At Full HD, the 13700K only witnessed gains of around 6-7 per cent in average frame rates across a selection of games (including Apex Legends, Far Cry 6, and Red Dead Redemption 2) compared to its Alder Lake predecessor. The 13600K sample was better with a jump of around 10-11 per cent when pitted against the 12600K. A 10% uptick in games at this stage, given that Raptor Lake is just a simple refresh of Alder Lake but the rest is a bit of a yawn.
Gains at 1440p were more modest for both Raptor Lake processors at 4-5 per dent, and at 4K there were improvements of 2-4 per cent. Even worse, GPU bottlenecking at 4K meaning there was no difference between the 12th and 13th-gen CPUs with some games.
VideoCardz found some leaks of a purported Core i7-13700K sample CPU where the processor was overclocked to 5.8GHz and 6GHz respectively. The Intel chip recorded a single-thread result of 983 in CPU-Z, beating out a recent Core i9-13900K leak, but to do that the efficiency cores were disabled so only the eight performance cores were operational, and therefore the multi-core result was low.

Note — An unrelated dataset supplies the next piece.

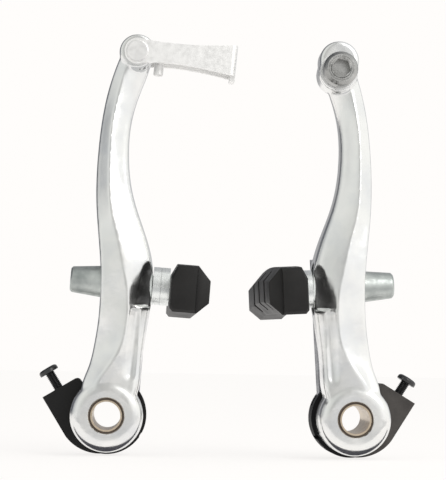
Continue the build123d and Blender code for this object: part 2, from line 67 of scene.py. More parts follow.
# ---- driving dimensions, in millimetres -----------------------------------------------
# What the part's source gives too is the same there, apart from three things: the rivet's
# heads are wider here, the pad's grooves open outwards, and the arms are shaped more finely.
PIVOT_SPACING = 71.4
BOSS_R, BOSS_FRONT, BOSS_BACK = 10.5, -10.0, 1.0
HUB_R, HUB_BACK, BORE_R = 6.5, 10.0, 5.1
ARM_MID_Y = -2.0
HEAD = (6.7, 105.7)
HEAD_R, HEAD_HALF, PIN_HOLE_R = 5.3, 3.2, 2.0
BOLT_HEAD, BOLT_HEAD_R = (5.6, 104.6), 5.8
BOLT, BOLT_HOLE_R = (5.9, 101.1), 3.0
CLAMP_FACE_Y, CLAMP_BACK_Y = -6.0, 2.5
BOLT_CAP_R, BOLT_CAP_FRONT, BOLT_SEAT_Y = 5.0, -13.4, -7.6
SHANK_R, SHANK_END_Y = 2.95, 2.2
HEX_AF, HEX_TURN, SOCKET_DEPTH = 5.0, math.radians(12), 3.2
POST, POST_R, POST_FROM = (5.1, 43.0), 1.5, 2.4
LEAN = math.radians(3.6)
PAD_CENTRE = Vector((5.0, ARM_MID_Y, 38.1))
PAD_AXIS = Vector((math.cos(LEAN), 0, -math.sin(LEAN)))
PAD_UP = Vector((math.sin(LEAN), 0, math.cos(LEAN)))
BACKWARD = Vector((0, 1, 0))
RIGHT_TOE = math.radians(-2.0)
PAD_TRAVEL, SLOT_HALF, RECESS_HALF = 4.0, 3.7, 5.4
FACE_IN, FACE_OUT = 7.5, 3.4
PAD_BACK, PAD_THICK, PAD_HALF_LENGTH, PAD_HALF_HEIGHT = 12.4, 10.8, 30.0, 6.45
RIM_R = 300.0
PAD_END_ROUND, PAD_REACH = 0.9, 12
GROOVES_AT = (-16.0, -2.0, 12.0)
GROOVE_DEPTH, GROOVE_HALF, GROOVE_FLOOR_HALF = 2.4, 1.7, 1.2
END_STEP_LENGTH, END_STEP_FROM = 1.1, 3.6
COIL_R, WIRE_R, COIL_PITCH = 8.2, 0.8, 1.74
COIL_FRONT, COIL_BACK, LEG_TOP = 5.0, 9.2, 47.0
SCREW_LEAN = math.radians(32.0)
SCREW_DIR = Vector((-math.sin(SCREW_LEAN), 0, math.cos(SCREW_LEAN)))
SCREW_FOOT = Vector((-COIL_R * math.cos(SCREW_LEAN), COIL_FRONT, -COIL_R * math.sin(SCREW_LEAN)))
SCREW_TIP, BLOCK_TOP = 7.2, 14.05
SPRING_GAP = 0.3         # between the screw's tip and the spring's short leg
SCREW_OUT = {"left": 5.0, "right": 3.8}
LINK_T, LINK_GAP = 1.5, 0.1
RIVET_HEAD_R, RIVET_HEAD_T, RIVET_PLAY = 3.2, 0.5, 0.05
SIDES = ("left", "right")
CLEAR = 20.0             # takes a cutter past anything it cuts

# The arm's sections: height, outer edge, ridge, inner edge (X), then ridge, outer edge,
# inner edge and back (Y), the hollow of the outer face, and the width of the inner bevel.
ARM_ROWS = [
    (-2.0, -5.0, -3.5, 5.0, -9.75, -9.7, -9.75, 0.8, 0.0, 0.8),
    (4.0, -6.9, -3.6, 7.8, -9.8, -9.2, -9.6, 0.8, 0.0, 1.0),
    (9.4, -7.0, -3.0, 9.4, -9.8, -8.4, -9.3, 0.8, 0.1, 1.4),
    (13.6, -5.5, -0.2, 9.7, -9.8, -7.6, -9.1, 0.8, 0.1, 1.6),
    (18.9, -4.2, 3.0, 10.2, -9.7, -7.3, -8.9, 0.9, 0.1, 1.9),
    (28.0, -2.9, 5.2, 11.5, -9.5, -7.9, -8.7, 3.4, 0.0, 2.4),
    (34.0, -2.6, 5.3, 12.3, -9.4, -8.05, -8.6, 5.0, 0.0, 2.7),
    (44.5, -2.8, 3.3, 12.2, -9.2, -8.0, -8.0, 5.0, 0.0, 2.2),
    (52.0, -3.5, 1.7, 10.2, -8.6, -7.2, -6.8, 4.6, 0.0, 2.0),
    (57.0, -4.0, 0.3, 8.4, -8.2, -6.4, -6.2, 4.2, 0.0, 1.8),
    (62.9, -4.4, -0.6, 6.5, -7.8, -5.6, -5.6, 3.8, 0.0, 1.6),
    (75.0, -4.2, -0.8, 4.8, -7.0, -4.9, -4.9, 3.0, -0.05, 1.5),
    (85.0, -3.3, -0.2, 5.3, -6.3, -4.4, -4.3, 2.2, -0.05, 1.5),
    (94.0, -1.7, 1.4, 7.7, -5.3, -3.9, -3.9, 1.2, -0.05, 1.4),
    (101.0, 0.4, 3.4, 10.2, -5.1, -4.2, -4.2, 1.1, 0.0, 1.2),
    (105.7, 2.2, 5.6, 11.2, -5.1, -4.6, -4.6, 1.1, 0.0, 1.0),
]
ROW_STEP = 0.4
VOXEL, VOXEL_QUICK = 0.3, 0.6
SMOOTHING, SMOOTHING_QUICK = 15, 5
UNEVENNESS = [(6.0, 0.016), (2.2, 0.007)]      # size and depth of the casting's waves
FLAT_Y, FLAT_UP = (-15, 15), (-7, 12)          # reach of the flat beside the inner washers
BACK_ROUND = 1.3
INNER_SLOPE = 0.9        # the inner bevel's depth for its width
INNER_BULGE = 0.12       # how far it bulges, for its width
FRONT_CURVE = 1.3        # bends the front face between the ridge and the bevel
BOSS_FLAT_R, BOSS_ROUND_DEEP = 7.2, 2.6
OUTER_ROUND = 0.7
# The channel beside the ridge: height, middle (X), half width, depth.
FLUTE_ROWS = [
    (10.0, 6.5, 1.0, 0.0),
    (12.0, 6.6, 1.6, 0.4),
    (16.0, 6.8, 1.8, 0.55),
    (24.0, 7.2, 1.8, 0.5),
    (30.0, 7.6, 1.6, 0.4),
    (31.4, 7.6, 1.4, 0.0),
]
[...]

A second leak witnessed the 13700K running at 5.8GHz, this time with all cores (including efficiency ones) running, and it achieved a single-thread score of 947 and multi-thread result of 12,896. Even that 947 is 12 per cent faster than the 12900K (at 5.2GHz) in CPU-Z single-thread,.
Raptor Lake laptop CPUs have officially been confirmed as arriving before the end of 2022, according to Intel’s CEO Pat Gelsinger (as mentioned on a Q2 earnings call). The 13th-gen desktop processors will turn up first, and are expected to be launched in late September, likely with an October on-sale date.